In a statement, SPD said: "In 2016, Seattle’s property crime numbers were comparable to other major west coast cities, and lower than in other parts of the country. This year, we have seen our efforts result in a decrease in property crime, bringing us below last year’s levels to date. We continue to work closely with our communities to build on these successes, reduce recidivism and further address crime in our city."

Comparing crime rates between cities, and drawing the right conclusions from them, is complicated.

Dr. Matthew Hickman, associate professor of criminal justice at Seattle University, points out some other problems with ranking cities by crime rate. For one, this information doesn't tell us much, because about half of all crime is unreported. We don't know much crime actually happens in any city, and if we did, the rankings might be very different. Second, the rankings don't tell us how much of a risk property crime or violent crime is in a city, since the crimes are unevenly distributed. Also, every city is different and the nuances matter. There could be lots of factors explaining why we see different crimes rates.

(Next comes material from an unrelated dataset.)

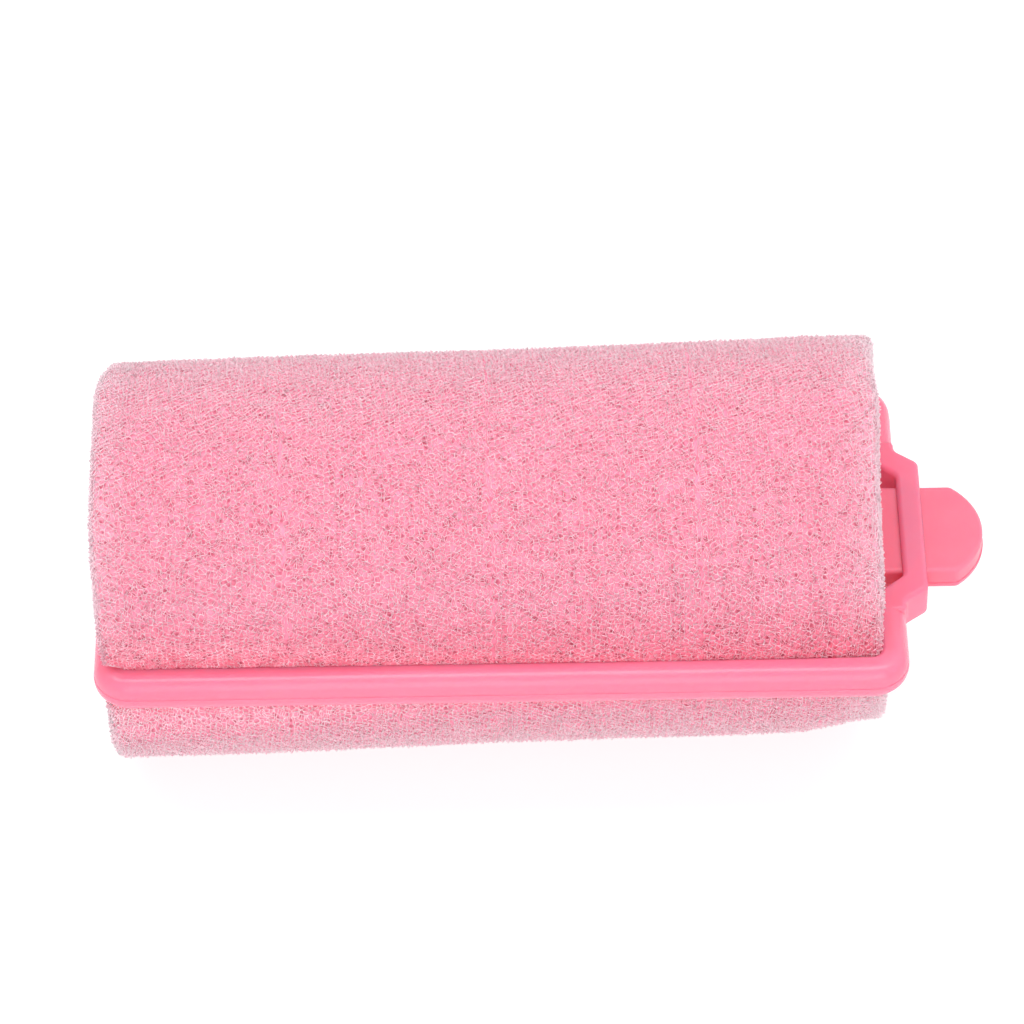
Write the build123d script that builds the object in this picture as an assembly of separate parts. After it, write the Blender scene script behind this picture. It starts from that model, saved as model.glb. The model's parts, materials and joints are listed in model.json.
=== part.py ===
from build123d import *
import math
import os

# A foam hair roller: a foam sleeve on a flat plastic bar, and a hinged clamp frame that closes
# round the foam and latches on the bar's thumb tab.
# Millimetres. +X runs along the roller towards the thumb tab, +Y across it, +Z up.
# The origin is on the small flat that the foam rests on, below the middle of the roller.

# Foam sleeve
FOAM_DIAMETER = 35.0
FOAM_LENGTH = 69.4
REST_FLAT_WIDTH = 6.0

# Clamp frame: a rectangular loop whose halves meet at a small moulding step
FRAME_LEFT = -34.65
FRAME_RIGHT = 37.1
FRAME_HALF_WIDTH = 18.75
RAIL_WIDTH = 2.6
RAIL_HEIGHT = 3.5
FRAME_CORNER_RADIUS = 3.4
PARTING_STEP = 0.05
OUTER_EDGE_RADIUS = 1.5
INNER_EDGE_RADIUS = 0.5

# Latch nose: a crisper block that stands out of the frame's right end
NOSE_TIP = 39.2
NOSE_WALL = 2.15
NOSE_ROOT_HALF_WIDTH = 9.5
NOSE_TIP_HALF_WIDTH = 7.9
NOSE_ROOT_RADIUS = 1.0
NOSE_TIP_RADIUS = 0.8
NOSE_EDGE_RADIUS = 0.45
NOSE_FLARE = 1.2
CAVITY_ROOT_HALF_WIDTH = 8.4
CAVITY_TIP_HALF_WIDTH = 6.3
CAVITY_RADIUS = 0.8
LATCH_SLOT_HALF_WIDTH = 6.0
LATCH_REST_GAP = 0.05
LIP_SIDE_GAP = 0.08
LIP_TOP_GAP = 0.1
LIP_SLOPE = 0.15

# Core bar with its thumb tab
BAR_HALF_WIDTH = 5.35
BAR_THICKNESS = 2.2
BAR_LOWER_THICKNESS = 0.6
BAR_STEP = 0.08
BAR_EDGE_RADIUS = 0.4
TAB_TIP = 44.55
TAB_TIP_RADIUS = 6.8
TAB_CORNER_RADIUS = 0.7

# Hinge at the left end: the frame's round journal in the bar's open hook
JOURNAL_RADIUS = 1.0
HOOK_PLAY = 0.08
HOOK_RADIUS = 1.75
HOOK_MOUTH_WIDTH = 1.65
HOOK_SIDE_GAP = 0.3

# Room that the foam leaves for the frame's swing
SWING_GAP = 0.3
HINGE_RELIEF_RADIUS = 2.4
CORNER_RELIEF_RADIUS = 3.4
CORNER_RELIEF_INSET = 2.2
FAR_CORNER_RELIEF = 0.8

# Worked out from the above
FOAM_RADIUS = FOAM_DIAMETER / 2
AXIS_HEIGHT = math.sqrt(FOAM_RADIUS**2 - (REST_FLAT_WIDTH / 2) ** 2)
HALF_HEIGHT = RAIL_HEIGHT / 2
INNER_LEFT = FRAME_LEFT + RAIL_WIDTH
INNER_RIGHT = FRAME_RIGHT - RAIL_WIDTH
INNER_HALF_WIDTH = FRAME_HALF_WIDTH - RAIL_WIDTH
INNER_CORNER_RADIUS = FRAME_CORNER_RADIUS - RAIL_WIDTH
NOSE_INNER = NOSE_TIP - NOSE_WALL
HINGE_X = FRAME_LEFT + RAIL_WIDTH / 2
HOOK_BORE_RADIUS = JOURNAL_RADIUS + HOOK_PLAY
BAR_TOP = BAR_THICKNESS / 2
JOURNAL_HALF_LENGTH = BAR_HALF_WIDTH + BAR_STEP + HOOK_SIDE_GAP
FAR = 60.0  # longer than any part from its own middle, for cutting tools
OVERCUT = 0.5  # how far a cut runs past the face that it opens


def block(x_range, y_range, z_range):
    """A box from its ranges along X, Y and Z."""
    ranges = (x_range, y_range, z_range)
    size = [high - low for low, high in ranges]
    centre = [(high + low) / 2 for low, high in ranges]
    return Pos(*centre) * Box(*size)


def across(radius, y_range, x=HINGE_X, z=0.0):
    """A round bar along Y."""
    low, high = y_range
    bar = Cylinder(radius, high - low, rotation=(90, 0, 0))
    return Pos(x, (low + high) / 2, z) * bar


def mirrored_outline(points, radii):
    """A closed face from the outline's +Y half, listed from right to left, and its mirror image."""
    other = [(x, -y) for x, y in reversed(points)]
    loop = FilletPolyline(*points, *other, radius=[*radii, *reversed(radii)], close=True)
    return make_face(loop)


def frame_outline():
    points = [(FRAME_RIGHT, FRAME_HALF_WIDTH), (FRAME_LEFT, FRAME_HALF_WIDTH)]
    return mirrored_outline(points, [FRAME_CORNER_RADIUS, FRAME_CORNER_RADIUS])


def nose_outline():
    """The nose's plan, with a flared root that reaches into the frame's right bar."""
    points = [
        (NOSE_TIP, NOSE_TIP_HALF_WIDTH),
        (FRAME_RIGHT, NOSE_ROOT_HALF_WIDTH),
        (FRAME_RIGHT, NOSE_ROOT_HALF_WIDTH + NOSE_FLARE),
        (INNER_RIGHT + INNER_EDGE_RADIUS, NOSE_ROOT_HALF_WIDTH + NOSE_FLARE),
    ]
    radii = [NOSE_TIP_RADIUS, NOSE_ROOT_RADIUS, INNER_EDGE_RADIUS, INNER_EDGE_RADIUS]
    return mirrored_outline(points, radii)


def opening_outline():
    points = [
        (NOSE_INNER, CAVITY_TIP_HALF_WIDTH),
        (INNER_RIGHT, CAVITY_ROOT_HALF_WIDTH),
        (INNER_RIGHT, INNER_HALF_WIDTH),
        (INNER_LEFT, INNER_HALF_WIDTH),
    ]
    radii = [CAVITY_RADIUS, CAVITY_RADIUS, INNER_CORNER_RADIUS, INNER_CORNER_RADIUS]
    return mirrored_outline(points, radii)


def nose_block():
    """The nose before the opening is cut, with its top and bottom edges lightly rounded."""
    nose = extrude(nose_outline(), amount=HALF_HEIGHT, both=True)
    flat_faces = nose.faces().filter_by(Axis.Z)
    return fillet(flat_faces.edges(), NOSE_EDGE_RADIUS)


def frame_loop():
    """The loop with rounded edges. Its upper half is set in by the moulding step."""
    outline = frame_outline()
    lower = extrude(Pos(0, 0, -HALF_HEIGHT) * outline, amount=HALF_HEIGHT)
    lower = fillet(lower.faces().sort_by(Axis.Z)[0].edges(), OUTER_EDGE_RADIUS)
    upper = extrude(offset(outline, -PARTING_STEP), amount=HALF_HEIGHT)
    upper = fillet(upper.faces().sort_by(Axis.Z)[-1].edges(), OUTER_EDGE_RADIUS)
    opening = extrude(opening_outline(), amount=HALF_HEIGHT, both=True)
    loop = lower + upper + nose_block() - opening
    for face in (loop.faces().sort_by(Axis.Z)[0], loop.faces().sort_by(Axis.Z)[-1]):
        loop = fillet(face.inner_wires()[0].edges(), INNER_EDGE_RADIUS)
    return loop


def snap_lip():
    """The small wedge on the +Y leg of the nose, under the tab's edge."""
    top = -BAR_TOP - LIP_TOP_GAP
    inner = BAR_HALF_WIDTH + BAR_STEP + LIP_SIDE_GAP
    profile = [
        (LATCH_SLOT_HALF_WIDTH, top),
        (inner, top - LIP_SLOPE),
        (inner, top - 2 * LIP_SLOPE),
        (LATCH_SLOT_HALF_WIDTH, -HALF_HEIGHT + LIP_SLOPE),
    ]
    plane = Plane.YZ.offset(NOSE_INNER + INNER_EDGE_RADIUS)
    length = NOSE_WALL - INNER_EDGE_RADIUS - NOSE_EDGE_RADIUS
    return extrude(plane * make_face(Polyline(*profile, close=True)), amount=length)


def clamp_frame():
    slot_width = (-LATCH_SLOT_HALF_WIDTH, LATCH_SLOT_HALF_WIDTH)
    slot = block((NOSE_INNER - OVERCUT, FAR), slot_width, (-FAR, BAR_TOP + LATCH_REST_GAP))
    journal_span = (-JOURNAL_HALF_LENGTH, JOURNAL_HALF_LENGTH)
    gap = block((-FAR, INNER_LEFT + OVERCUT), journal_span, (-FAR, FAR))
    lip = snap_lip()
    return frame_loop() - slot - gap + across(JOURNAL_RADIUS, journal_span) + lip + mirror(lip, Plane.XZ)


def bar_plan():
    """Plan of the bar: straight sides and a tab end that is an arc with softened corners."""
    strip = Pos((HINGE_X + TAB_TIP) / 2, 0) * Rectangle(TAB_TIP - HINGE_X, 2 * BAR_HALF_WIDTH)
    tip_centre = TAB_TIP - TAB_TIP_RADIUS
    tip = Pos(tip_centre, 0) * Circle(TAB_TIP_RADIUS)
    body = Pos((HINGE_X + tip_centre) / 2, 0) * Rectangle(tip_centre - HINGE_X, 2 * TAB_TIP_RADIUS)
    plan = strip & (tip + body)
    corners = plan.vertices().filter_by(lambda corner: corner.X > tip_centre + TAB_CORNER_RADIUS)
    return fillet(corners, TAB_CORNER_RADIUS)


def core_bar():
    plan = bar_plan()
    lower_top = -BAR_TOP + BAR_LOWER_THICKNESS
    upper = extrude(Pos(0, 0, lower_top) * plan, amount=BAR_TOP - lower_top)
    upper = fillet(upper.faces().sort_by(Axis.Z)[-1].edges(), BAR_EDGE_RADIUS)
    lower = extrude(Pos(0, 0, -BAR_TOP) * offset(plan, BAR_STEP), amount=BAR_LOWER_THICKNESS)
    lower = fillet(lower.faces().sort_by(Axis.Z)[0].edges(), BAR_EDGE_RADIUS)
    hook_span = (-BAR_HALF_WIDTH, BAR_HALF_WIDTH)
    left_of_hinge = block((-FAR, HINGE_X), (-FAR, FAR), (-FAR, FAR))
    bar = upper + lower - left_of_hinge + across(HOOK_RADIUS, hook_span)
    half_mouth = HOOK_MOUTH_WIDTH / 2
    mouth = block((HINGE_X - half_mouth, HINGE_X + half_mouth), (-FAR, FAR), (-FAR, 0))
    return bar - across(HOOK_BORE_RADIUS, (-FAR, FAR)) - mouth


def swing_relief():
    """What the foam leaves clear for the frame: beside and above the rails, at both ends and corners."""
    floor = -HALF_HEIGHT - SWING_GAP
    side = INNER_HALF_WIDTH - SWING_GAP
    beside = block((-FAR, FAR), (side, FAR), (floor, FAR))
    reach = INNER_RIGHT - HINGE_X - SWING_GAP
    corner_span = (INNER_HALF_WIDTH - CORNER_RELIEF_INSET, FAR)
    beyond = block((0, FAR), (-FAR, FAR), (floor, FAR)) - across(reach, (-FAR, FAR))
    far_corner = block((0, FAR), corner_span, (floor, FAR))
    far_corner -= across(reach - FAR_CORNER_RELIEF, corner_span)
    near_corner = across(CORNER_RELIEF_RADIUS, corner_span)
    both_sides = [beside, far_corner, near_corner]
    slit = block((-FAR, HINGE_X), (-FAR, FAR), (-HINGE_RELIEF_RADIUS, HINGE_RELIEF_RADIUS))
    hinge = across(HINGE_RELIEF_RADIUS, (-FAR, FAR)) + slit
    return [beyond, hinge, *both_sides, *(mirror(room, Plane.XZ) for room in both_sides)]


def foam_sleeve():
    """The foam as it sits round the bar, with room round it for the closed and the swinging frame."""
    foam = Cylinder(FOAM_RADIUS, FOAM_LENGTH, rotation=(0, 90, 0))
    foam -= block((-FAR, FAR), (-FAR, FAR), (-FAR, -AXIS_HEIGHT))
    foam -= block((-FAR, FAR), (-BAR_HALF_WIDTH - BAR_STEP, BAR_HALF_WIDTH + BAR_STEP), (-BAR_TOP, BAR_TOP))
    for room in swing_relief():
        foam -= room
    return foam


def save(name, shape):
    """Raises a part from the frame's middle plane to its height over the rest flat, and writes it."""
    export_step(Pos(0, 0, AXIS_HEIGHT) * shape, f"parts/{name}.step")


os.makedirs("parts", exist_ok=True)
save("core_bar", core_bar())
save("clamp_frame", clamp_frame())
save("foam_sleeve", foam_sleeve())
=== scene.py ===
import json
import math

import bpy
import numpy as np
from mathutils import Matrix, Vector


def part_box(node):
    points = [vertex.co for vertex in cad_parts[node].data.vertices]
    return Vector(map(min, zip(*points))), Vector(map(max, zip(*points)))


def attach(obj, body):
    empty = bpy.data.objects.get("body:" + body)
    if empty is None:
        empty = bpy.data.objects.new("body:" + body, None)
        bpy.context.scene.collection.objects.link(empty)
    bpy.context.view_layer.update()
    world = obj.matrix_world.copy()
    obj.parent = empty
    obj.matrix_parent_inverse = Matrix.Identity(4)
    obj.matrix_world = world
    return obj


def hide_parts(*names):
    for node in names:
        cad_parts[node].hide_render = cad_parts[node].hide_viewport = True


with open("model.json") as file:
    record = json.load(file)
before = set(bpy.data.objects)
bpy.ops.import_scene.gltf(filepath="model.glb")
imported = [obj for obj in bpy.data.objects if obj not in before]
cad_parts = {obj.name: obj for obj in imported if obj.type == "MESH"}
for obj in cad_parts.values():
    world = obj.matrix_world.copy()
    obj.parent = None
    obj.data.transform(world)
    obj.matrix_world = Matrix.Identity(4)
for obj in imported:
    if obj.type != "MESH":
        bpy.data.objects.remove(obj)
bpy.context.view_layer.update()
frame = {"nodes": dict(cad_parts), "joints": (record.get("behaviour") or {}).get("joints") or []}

MM = 0.001

# Places taken from the frame
HINGE = Vector(frame["joints"][0]["pos_m"])
FOAM_LOW, FOAM_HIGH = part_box("foam_sleeve")
CLAMP_LOW, CLAMP_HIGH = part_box("clamp_frame")
AXIS_HEIGHT = HINGE.z
FOAM_RADIUS = FOAM_HIGH.z - AXIS_HEIGHT
FOAM_HALF_LENGTH = (FOAM_HIGH.x - FOAM_LOW.x) / 2
RAIL_WIDTH = 2 * (HINGE.x - CLAMP_LOW.x)
RAIL_HALF_HEIGHT = (CLAMP_HIGH.z - CLAMP_LOW.z) / 2
RAIL_INSIDE = CLAMP_HIGH.y - RAIL_WIDTH

# The foam's skin: a rounded edge at each cut end, lumps and grain, and the size of its faces
RIM_RADIUS = 0.9 * MM
END_LEAN_LENGTH = 7 * MM
LARGE_LUMPS = 0.16 * MM
SMALL_LUMPS = 0.06 * MM
FINE_GRAIN = 0.07 * MM
COARSE_GRAIN = 0.05 * MM
SKIN_DEPTH = 0.32 * MM
SKIN_STEP = 0.34 * MM
CAP_STEP = 0.6 * MM

# Where the cut ends stand out or lie back: millimetres inwards, and a middle and a width in degrees
LEFT_END_HUMPS = ((0.65, 178, 16), (0.4, 50, 12))
RIGHT_END_HUMPS = ((-0.25, 90, 14), (-0.35, 203, 16), (-0.5, 50, 12), (-0.5, 225, 10))

# How the foam lies in the closed clamp
SKIN_SKEW = math.radians(1.7)
RAIL_EDGE_RADIUS = 0.5 * MM
RAIL_PLAY = 0.02 * MM
RAIL_RAGGED = 0.1 * MM
BODY_INSET = 0.12 * MM
SAG = 0.5 * MM
HINGE_GROOVE = 2.35 * MM
HINGE_GROOVE_SLOPE = 6 * MM
RIGHT_BAR_INSIDE = FOAM_HIGH.x - 0.2 * MM
REST_ROUNDING = 0.4 * MM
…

The FBI points this out in a disclaimer discouraging people from ranking cities in terms of crime rate. "Data users should not rank locales because there are many factors that cause the nature and type of crime to vary from place to place," the disclaimer says. "Rankings ignore the uniqueness of each locale."

Hickman says a lot of criminologists are tired of watching each year as media outlets report on the annual FBI crime stats and use them to make rankings—unfortunately, something we fell for this time as well.